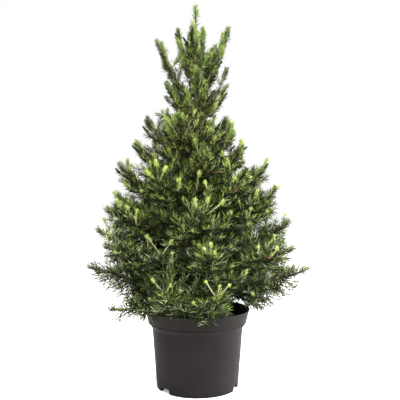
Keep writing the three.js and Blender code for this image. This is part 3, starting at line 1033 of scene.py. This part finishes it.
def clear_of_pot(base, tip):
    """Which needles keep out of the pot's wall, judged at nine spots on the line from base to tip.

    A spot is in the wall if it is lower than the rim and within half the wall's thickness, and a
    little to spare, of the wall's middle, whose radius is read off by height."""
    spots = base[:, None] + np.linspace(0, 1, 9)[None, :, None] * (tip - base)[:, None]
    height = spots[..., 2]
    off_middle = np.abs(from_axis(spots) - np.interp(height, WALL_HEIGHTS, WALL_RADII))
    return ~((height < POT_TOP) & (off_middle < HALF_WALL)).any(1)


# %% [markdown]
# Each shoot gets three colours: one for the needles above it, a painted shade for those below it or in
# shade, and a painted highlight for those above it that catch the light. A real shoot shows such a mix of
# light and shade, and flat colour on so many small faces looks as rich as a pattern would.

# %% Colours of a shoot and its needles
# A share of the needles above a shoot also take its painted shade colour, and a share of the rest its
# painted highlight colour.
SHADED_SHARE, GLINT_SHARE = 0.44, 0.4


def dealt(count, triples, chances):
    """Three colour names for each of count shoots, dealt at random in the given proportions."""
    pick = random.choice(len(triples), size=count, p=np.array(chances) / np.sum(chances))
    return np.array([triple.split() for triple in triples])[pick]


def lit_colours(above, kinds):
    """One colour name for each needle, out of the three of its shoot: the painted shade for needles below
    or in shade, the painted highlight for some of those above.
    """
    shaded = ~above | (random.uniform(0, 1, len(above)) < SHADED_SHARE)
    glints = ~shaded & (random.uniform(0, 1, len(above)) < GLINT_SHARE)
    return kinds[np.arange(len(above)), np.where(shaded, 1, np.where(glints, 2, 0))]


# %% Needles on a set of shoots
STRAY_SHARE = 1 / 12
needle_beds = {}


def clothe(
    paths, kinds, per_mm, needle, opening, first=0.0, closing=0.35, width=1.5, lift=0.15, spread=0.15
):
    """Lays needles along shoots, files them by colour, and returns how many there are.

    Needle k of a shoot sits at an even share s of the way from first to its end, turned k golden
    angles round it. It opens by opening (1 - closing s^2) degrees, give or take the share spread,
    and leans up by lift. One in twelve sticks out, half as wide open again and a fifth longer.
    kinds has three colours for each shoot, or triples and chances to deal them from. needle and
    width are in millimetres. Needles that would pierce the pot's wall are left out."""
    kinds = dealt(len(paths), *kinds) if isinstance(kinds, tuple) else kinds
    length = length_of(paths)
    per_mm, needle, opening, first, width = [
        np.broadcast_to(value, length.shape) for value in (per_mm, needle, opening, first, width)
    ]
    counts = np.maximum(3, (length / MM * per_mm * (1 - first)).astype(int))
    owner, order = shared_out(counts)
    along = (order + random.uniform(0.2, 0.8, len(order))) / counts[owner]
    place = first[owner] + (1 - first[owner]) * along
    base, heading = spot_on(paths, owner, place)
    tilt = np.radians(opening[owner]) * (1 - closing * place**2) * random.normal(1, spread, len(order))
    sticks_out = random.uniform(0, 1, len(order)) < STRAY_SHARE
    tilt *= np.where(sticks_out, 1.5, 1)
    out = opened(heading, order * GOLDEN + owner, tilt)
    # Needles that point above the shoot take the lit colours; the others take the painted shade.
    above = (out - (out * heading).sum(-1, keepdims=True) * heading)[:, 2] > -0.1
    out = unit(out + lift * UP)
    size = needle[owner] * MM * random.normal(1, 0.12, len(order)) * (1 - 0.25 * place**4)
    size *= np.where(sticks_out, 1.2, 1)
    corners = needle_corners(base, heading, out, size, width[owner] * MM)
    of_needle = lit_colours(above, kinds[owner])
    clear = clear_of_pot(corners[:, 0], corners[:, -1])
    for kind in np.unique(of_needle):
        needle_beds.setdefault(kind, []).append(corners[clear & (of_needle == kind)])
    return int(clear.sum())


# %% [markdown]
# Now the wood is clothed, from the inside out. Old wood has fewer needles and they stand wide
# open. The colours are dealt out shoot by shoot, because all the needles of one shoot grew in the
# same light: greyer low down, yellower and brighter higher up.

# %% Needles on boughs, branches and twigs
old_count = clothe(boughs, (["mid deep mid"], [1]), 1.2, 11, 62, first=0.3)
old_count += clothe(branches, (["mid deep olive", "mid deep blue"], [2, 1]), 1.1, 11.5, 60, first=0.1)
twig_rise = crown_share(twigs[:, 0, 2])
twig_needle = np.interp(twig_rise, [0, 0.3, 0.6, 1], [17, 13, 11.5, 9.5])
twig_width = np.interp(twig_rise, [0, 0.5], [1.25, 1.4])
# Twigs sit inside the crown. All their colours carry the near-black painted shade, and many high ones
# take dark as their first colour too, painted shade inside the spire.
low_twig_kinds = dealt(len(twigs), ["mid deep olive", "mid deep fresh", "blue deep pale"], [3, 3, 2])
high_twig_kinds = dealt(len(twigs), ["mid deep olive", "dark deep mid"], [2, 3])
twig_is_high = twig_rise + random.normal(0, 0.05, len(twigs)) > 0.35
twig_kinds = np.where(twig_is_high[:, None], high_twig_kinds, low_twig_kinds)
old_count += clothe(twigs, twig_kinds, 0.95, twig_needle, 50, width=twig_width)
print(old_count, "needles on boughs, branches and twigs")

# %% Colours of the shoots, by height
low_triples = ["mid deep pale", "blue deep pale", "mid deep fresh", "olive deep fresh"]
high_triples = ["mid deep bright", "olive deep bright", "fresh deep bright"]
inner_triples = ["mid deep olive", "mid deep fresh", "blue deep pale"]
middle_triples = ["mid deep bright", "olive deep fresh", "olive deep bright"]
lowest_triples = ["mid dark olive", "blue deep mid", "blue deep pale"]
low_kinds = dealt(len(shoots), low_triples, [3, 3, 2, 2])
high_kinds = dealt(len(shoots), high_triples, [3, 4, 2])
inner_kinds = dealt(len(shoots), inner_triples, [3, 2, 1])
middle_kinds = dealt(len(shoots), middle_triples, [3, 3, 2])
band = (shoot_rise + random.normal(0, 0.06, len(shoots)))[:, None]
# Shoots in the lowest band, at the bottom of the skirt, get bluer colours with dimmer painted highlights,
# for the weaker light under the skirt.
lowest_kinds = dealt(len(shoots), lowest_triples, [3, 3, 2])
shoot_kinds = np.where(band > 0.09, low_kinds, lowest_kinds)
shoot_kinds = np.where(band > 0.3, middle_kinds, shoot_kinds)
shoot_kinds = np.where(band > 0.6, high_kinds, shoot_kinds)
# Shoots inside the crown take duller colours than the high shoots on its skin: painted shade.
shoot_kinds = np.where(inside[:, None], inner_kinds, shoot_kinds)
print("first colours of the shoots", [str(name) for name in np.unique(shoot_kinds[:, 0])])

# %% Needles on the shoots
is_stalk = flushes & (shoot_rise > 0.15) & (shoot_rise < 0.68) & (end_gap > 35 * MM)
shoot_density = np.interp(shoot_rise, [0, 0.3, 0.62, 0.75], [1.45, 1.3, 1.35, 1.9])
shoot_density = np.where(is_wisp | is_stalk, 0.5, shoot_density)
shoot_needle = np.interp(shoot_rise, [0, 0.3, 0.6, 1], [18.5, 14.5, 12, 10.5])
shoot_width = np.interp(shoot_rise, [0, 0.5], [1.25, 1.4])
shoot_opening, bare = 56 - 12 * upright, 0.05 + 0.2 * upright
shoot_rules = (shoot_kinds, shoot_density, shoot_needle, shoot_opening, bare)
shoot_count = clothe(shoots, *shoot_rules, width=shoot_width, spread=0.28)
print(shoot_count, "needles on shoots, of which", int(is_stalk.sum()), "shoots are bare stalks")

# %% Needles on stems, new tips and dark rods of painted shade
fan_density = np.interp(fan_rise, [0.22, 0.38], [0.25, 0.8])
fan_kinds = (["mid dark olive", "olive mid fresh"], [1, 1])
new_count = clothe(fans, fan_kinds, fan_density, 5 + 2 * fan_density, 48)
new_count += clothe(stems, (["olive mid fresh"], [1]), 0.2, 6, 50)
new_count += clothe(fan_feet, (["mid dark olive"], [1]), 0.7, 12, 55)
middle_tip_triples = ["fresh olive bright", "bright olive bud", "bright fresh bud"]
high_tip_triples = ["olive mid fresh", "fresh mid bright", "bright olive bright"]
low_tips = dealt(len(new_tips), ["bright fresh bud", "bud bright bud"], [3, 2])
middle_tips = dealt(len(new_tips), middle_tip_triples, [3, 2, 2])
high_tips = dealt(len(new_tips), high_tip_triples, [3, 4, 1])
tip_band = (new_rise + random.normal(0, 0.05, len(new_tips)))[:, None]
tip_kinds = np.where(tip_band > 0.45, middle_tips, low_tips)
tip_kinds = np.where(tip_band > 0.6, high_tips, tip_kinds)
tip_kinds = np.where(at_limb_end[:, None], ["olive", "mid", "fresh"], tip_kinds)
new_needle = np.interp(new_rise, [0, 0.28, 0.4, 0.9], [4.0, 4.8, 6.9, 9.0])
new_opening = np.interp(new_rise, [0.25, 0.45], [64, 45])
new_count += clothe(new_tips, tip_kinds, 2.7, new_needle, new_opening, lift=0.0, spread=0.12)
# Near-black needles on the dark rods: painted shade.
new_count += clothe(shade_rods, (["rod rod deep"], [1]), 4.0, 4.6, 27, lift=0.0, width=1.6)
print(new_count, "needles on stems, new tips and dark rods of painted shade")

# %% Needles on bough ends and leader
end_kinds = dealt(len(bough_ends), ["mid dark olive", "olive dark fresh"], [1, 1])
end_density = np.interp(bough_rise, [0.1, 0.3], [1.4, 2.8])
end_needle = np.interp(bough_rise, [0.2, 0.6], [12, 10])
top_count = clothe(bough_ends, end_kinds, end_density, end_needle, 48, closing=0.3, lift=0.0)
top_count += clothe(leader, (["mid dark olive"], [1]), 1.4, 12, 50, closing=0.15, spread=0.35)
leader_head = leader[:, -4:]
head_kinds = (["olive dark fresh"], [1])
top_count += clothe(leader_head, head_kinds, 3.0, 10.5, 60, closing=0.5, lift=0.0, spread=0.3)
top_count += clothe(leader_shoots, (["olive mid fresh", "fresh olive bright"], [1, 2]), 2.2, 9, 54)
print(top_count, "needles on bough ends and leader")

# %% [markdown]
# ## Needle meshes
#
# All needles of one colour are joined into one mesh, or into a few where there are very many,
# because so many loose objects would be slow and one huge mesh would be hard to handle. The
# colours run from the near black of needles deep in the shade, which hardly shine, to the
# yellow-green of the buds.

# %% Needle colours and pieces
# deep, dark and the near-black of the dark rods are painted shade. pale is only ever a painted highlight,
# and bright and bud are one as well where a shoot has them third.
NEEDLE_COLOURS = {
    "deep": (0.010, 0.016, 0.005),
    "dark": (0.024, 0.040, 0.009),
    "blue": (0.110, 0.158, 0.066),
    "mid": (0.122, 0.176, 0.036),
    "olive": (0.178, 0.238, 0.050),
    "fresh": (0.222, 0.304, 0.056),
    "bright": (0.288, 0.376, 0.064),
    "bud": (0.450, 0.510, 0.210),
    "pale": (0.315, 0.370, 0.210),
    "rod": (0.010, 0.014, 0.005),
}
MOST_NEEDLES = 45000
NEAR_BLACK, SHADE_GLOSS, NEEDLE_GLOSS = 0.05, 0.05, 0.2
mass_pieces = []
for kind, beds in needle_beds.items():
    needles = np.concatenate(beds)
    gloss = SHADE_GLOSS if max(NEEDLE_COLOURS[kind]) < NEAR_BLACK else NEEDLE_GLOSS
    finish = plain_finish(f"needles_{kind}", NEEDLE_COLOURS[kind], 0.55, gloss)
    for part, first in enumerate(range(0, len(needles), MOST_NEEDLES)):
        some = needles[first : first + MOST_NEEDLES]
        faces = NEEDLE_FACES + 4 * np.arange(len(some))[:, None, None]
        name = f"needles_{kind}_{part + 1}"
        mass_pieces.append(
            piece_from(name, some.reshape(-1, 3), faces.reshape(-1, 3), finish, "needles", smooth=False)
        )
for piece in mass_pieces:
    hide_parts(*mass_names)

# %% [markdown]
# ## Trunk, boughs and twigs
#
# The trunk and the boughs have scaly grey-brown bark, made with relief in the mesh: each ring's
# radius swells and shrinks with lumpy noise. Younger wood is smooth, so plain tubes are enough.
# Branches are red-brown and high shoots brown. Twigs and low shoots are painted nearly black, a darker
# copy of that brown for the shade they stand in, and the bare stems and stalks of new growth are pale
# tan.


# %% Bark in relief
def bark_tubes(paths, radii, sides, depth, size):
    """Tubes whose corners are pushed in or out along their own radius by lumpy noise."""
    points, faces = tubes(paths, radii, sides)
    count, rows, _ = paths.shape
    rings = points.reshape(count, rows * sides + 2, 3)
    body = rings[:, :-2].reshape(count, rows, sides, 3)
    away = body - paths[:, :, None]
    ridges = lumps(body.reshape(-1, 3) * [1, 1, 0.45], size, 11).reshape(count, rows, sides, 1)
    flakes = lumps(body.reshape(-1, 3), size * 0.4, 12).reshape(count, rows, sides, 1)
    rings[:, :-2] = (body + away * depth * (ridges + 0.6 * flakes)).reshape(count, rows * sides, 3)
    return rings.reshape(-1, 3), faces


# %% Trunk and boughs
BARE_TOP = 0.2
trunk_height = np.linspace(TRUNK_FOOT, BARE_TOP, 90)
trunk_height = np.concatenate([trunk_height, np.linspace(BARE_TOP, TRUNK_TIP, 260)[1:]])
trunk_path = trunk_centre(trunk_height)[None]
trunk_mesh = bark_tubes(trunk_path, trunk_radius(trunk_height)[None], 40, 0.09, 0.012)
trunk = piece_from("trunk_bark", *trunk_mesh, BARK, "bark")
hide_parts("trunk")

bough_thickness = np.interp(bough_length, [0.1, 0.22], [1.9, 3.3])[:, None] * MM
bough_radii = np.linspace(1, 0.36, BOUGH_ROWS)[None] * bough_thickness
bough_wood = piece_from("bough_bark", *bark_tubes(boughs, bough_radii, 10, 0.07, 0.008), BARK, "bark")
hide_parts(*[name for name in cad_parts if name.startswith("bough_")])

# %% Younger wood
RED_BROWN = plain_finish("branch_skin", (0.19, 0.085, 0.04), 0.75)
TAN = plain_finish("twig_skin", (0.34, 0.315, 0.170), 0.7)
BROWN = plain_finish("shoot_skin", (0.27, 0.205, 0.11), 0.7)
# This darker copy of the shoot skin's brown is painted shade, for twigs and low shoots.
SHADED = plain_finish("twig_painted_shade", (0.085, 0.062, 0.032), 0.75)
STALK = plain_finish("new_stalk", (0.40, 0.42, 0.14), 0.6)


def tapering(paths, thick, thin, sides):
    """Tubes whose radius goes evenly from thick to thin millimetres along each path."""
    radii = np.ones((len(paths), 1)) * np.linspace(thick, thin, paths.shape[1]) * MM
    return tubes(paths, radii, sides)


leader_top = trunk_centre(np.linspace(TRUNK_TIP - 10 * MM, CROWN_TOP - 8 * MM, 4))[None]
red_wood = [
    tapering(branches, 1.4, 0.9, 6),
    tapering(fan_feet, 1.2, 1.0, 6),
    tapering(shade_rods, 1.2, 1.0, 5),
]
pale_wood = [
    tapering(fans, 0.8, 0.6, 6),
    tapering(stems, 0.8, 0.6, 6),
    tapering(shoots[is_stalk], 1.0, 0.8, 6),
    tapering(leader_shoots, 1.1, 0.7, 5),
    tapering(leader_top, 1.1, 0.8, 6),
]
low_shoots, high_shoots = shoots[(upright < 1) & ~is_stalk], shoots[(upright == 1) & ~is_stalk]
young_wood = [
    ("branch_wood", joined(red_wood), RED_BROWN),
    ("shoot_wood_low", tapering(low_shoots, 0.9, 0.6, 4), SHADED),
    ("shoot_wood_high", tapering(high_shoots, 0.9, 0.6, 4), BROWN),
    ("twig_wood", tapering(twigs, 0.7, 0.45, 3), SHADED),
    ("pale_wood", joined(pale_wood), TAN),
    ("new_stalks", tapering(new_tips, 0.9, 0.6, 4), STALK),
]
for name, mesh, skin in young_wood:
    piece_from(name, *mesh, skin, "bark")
======
EXERCISE DIRECTIONS
Print, without alteration, the lines from the line with "hide_parts(*[name for name" to the line with "return tubes(paths, radii, sides)". Include both of them, and omit every other line.

RESULT FOR THIS EXERCISE
hide_parts(*[name for name in cad_parts if name.startswith("bough_")])

# %% Younger wood
RED_BROWN = plain_finish("branch_skin", (0.19, 0.085, 0.04), 0.75)
TAN = plain_finish("twig_skin", (0.34, 0.315, 0.170), 0.7)
BROWN = plain_finish("shoot_skin", (0.27, 0.205, 0.11), 0.7)
# This darker copy of the shoot skin's brown is painted shade, for twigs and low shoots.
SHADED = plain_finish("twig_painted_shade", (0.085, 0.062, 0.032), 0.75)
STALK = plain_finish("new_stalk", (0.40, 0.42, 0.14), 0.6)


def tapering(paths, thick, thin, sides):
    """Tubes whose radius goes evenly from thick to thin millimetres along each path."""
    radii = np.ones((len(paths), 1)) * np.linspace(thick, thin, paths.shape[1]) * MM
    return tubes(paths, radii, sides)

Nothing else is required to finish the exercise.